Previous: In February, the CPI surprised on the upside by a tenth of a percentage point in both overall and core measures, which ended up being 0.4% and 0.3% for the month. The most movement was seen in the 2% rise in energy costs, which also affected the core measure by feeding into transportation costs, which rose 0.8% in the month. Inflation in medical care and housing were also the highest they had been in the fast few months. Overall, annual consumer price inflation was pushed up to 3.0% with 2.4% excluding food and energy. This news came right after a higher than expected producer price index and the release of the latest FOMC rate decision to raise the benchmark rate by 25 basis points. Based on data such as this, there was a build-up of speculation regarding the dropping of the word "measured" from the Fed's official statement and the acceleration of tightening rate hikes.

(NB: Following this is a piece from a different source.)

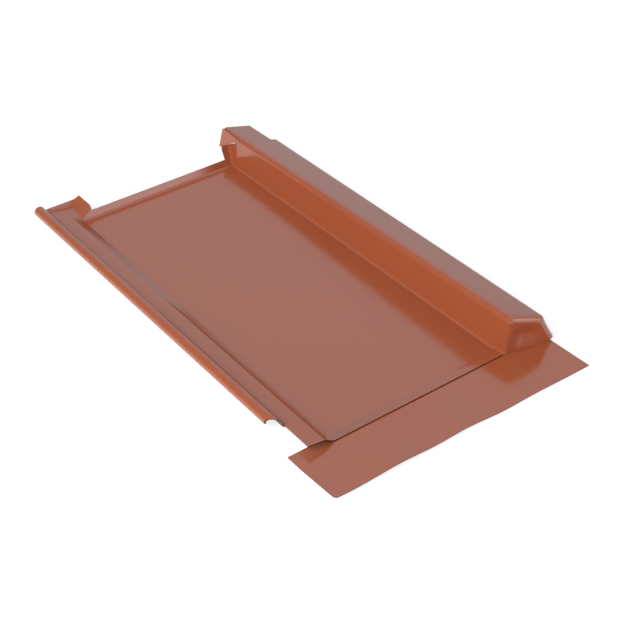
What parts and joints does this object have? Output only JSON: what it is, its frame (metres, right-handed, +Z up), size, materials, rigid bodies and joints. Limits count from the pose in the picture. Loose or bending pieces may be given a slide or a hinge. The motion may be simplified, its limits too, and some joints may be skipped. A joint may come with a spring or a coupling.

EURUSD: Remains bullish, target 1.3150, support 1.3030 and 1.2990 must hold
GBPUSD: strong rise continued and trend remains up. But 1.9250 is strong resistance and may end this movement today. Support 1.9140, key at 1.9100.
USDJPY: continues bearish, trend-resistance 107.10, but at 106.90 it has reached the 38% correction of the march-ascent, expect it to trade sideways 106.70/107.30 now.
USDCHF: dollar still under pressure, room to continue towards 1.1600. Resistance at 1.1860 is the key, 1.1910 is another strong level, support 1.1785, next target 1.1720.